High-frequency mapping of the IPv6 Internet using Yarrp

Abstract

Both the number of hosts using Internet Protocol version 6 (IPv6), and the volume of IPv6 traffic, has increased exponentially since 2012.With this adoption, the IPv6 routed infrastructure becomes an increasingly important component of global critical infrastructure and network policy. Unfortunately, the tools and techniques used to perform active network topology discovery were designed for Internet Protocol version 4 (IPv4), leading to a potentially opaque view of the IPv6 Internet.
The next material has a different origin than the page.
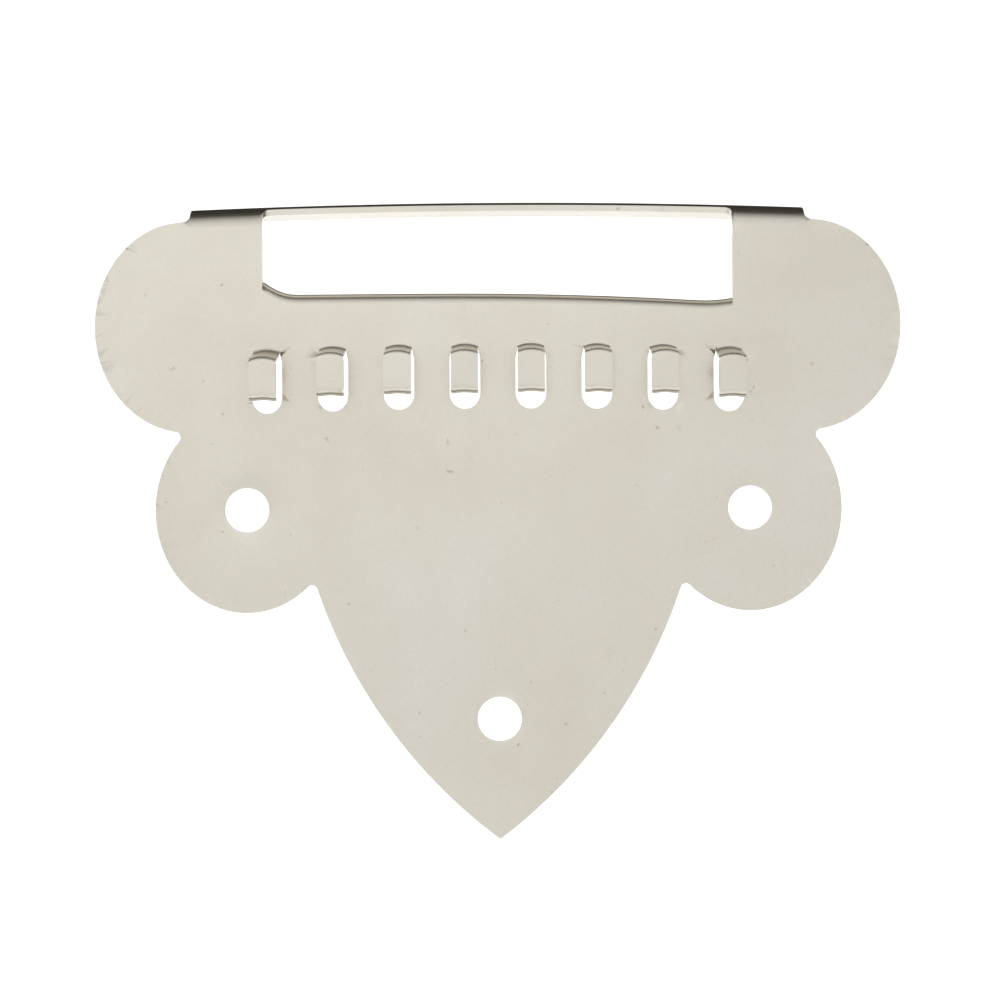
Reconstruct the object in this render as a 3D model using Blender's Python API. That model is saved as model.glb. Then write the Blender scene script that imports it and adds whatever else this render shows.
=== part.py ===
"""Mandolin tailpiece: one stamping of nickel-plated sheet steel.

Frame: metres, +Z up. The plate stands upright as on the instrument's tail end,
its show face looks along -Y and its back face lies in the plane Y = 0. X = 0 is
the plane of symmetry, and Z = 0 is the line through the two side screw holes.
The sheet is laid out flat as (x, s), cut, then folded along its bend lines.
"""
import math

import bpy
import bmesh
from mathutils import Vector
from mathutils.geometry import delaunay_2d_cdt

for old in list(bpy.data.objects):
    bpy.data.objects.remove(old, do_unlink=True)

MM = 0.001

# ---- sheet --------------------------------------------------------------
SHEET = 0.50            # thickness, mm

# ---- outline ------------------------------------------------------------
UPPER_LOBE = (24.65, 14.58, 7.38, 8.40)    # centre x, centre z, radius x, radius z
LOWER_LOBE = (20.00, 0.00, 7.27, 8.17)
POINT_ARC = (-24.67, 6.81, 41.25)          # centre x, centre z, radius of the right side
NOTCH_R = 0.45                             # inner corners between the lobes

# ---- screw holes --------------------------------------------------------
SCREW_R = 1.75
SCREWS = ((-20.0, 0.0), (20.0, 0.0), (0.0, -16.70))

# ---- top flange ---------------------------------------------------------
BEND_R = 2.00           # outer radius of the fold
TOP_Z = 24.13           # crest height at the flange's ends
TOP_ARCH = 0.49         # the crest is this much higher at the middle
FLANGE_HALF = 24.50
FLANGE_DEPTH = 6.00     # from the show face to the flange's rear edge
FLANGE_CORNER = 0.90
CORNER_R = 0.60         # inner corner between a lobe and the flange's side edge

# ---- window and its rolled lip -----------------------------------------
WINDOW_HALF = 18.70
WINDOW_CORNER = 0.60
WINDOW_CUT_DEG = 57.0   # the upper edge is cut at this angle round the fold
LIP_R = 1.00            # outer radius of the lip's fold
LIP_TOP_Z = 17.20
LIP_ARCH = 0.25
LIP_STRAIGHT = 0.80

# ---- string hooks -------------------------------------------------------
HOOKS = 8
PITCH = 5.25
HOOK_ARCH = 0.31        # the row's ends sit this much lower
SLOT_HALF = 1.22
SLOT_BOTTOM_Z = 8.03
TAB_HALF = 1.06
ROOT_Z = 13.30
ROOT_R = 0.30
RISE_DEG = 78.0
RISE = 1.89
SHOULDER_R = 0.40
PAD = 2.42
CURL_R = 0.50
CURL_DEG = 80.0
CURL_END = 0.20


# ---- curves -------------------------------------------------------------
def ellipse_point(e, t):
    return (e[0] + e[2] * math.cos(t), e[1] + e[3] * math.sin(t))


def ellipse_normal(e, t):
    nx, nz = math.cos(t) / e[2], math.sin(t) / e[3]
    n = math.hypot(nx, nz)
    return (nx / n, nz / n)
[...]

In this thesis, we extend nascent work on stateless high-speed IPv4 active topology probing to develop a new IPv6 traceroute method Yelling At Random Routers Progressively version 6 (Yarrp6). Yarrp6 randomly permutes the set of IPv6 targets and hop counts to distribute load, thereby helping to avoid IPv6 response rate limiting. Further, we encode state in the IPv6 payload to permit Yarrp6 to both match responses with probes and use different probe transport protocols. Via active experimentation on the public IPv6 Internet, we compare the results obtained from Yarrp6 against the current state-of-the-art IPv6 topology mapping tool. We show that Yarrp6 can discover topology at more than an order of magnitude faster than previously possible. Finally, we conduct a study of the effect of transport layer protocol on forward Internet Protocol (IP) path inference to determine what protocol is best used for active IPv6 topology discovery.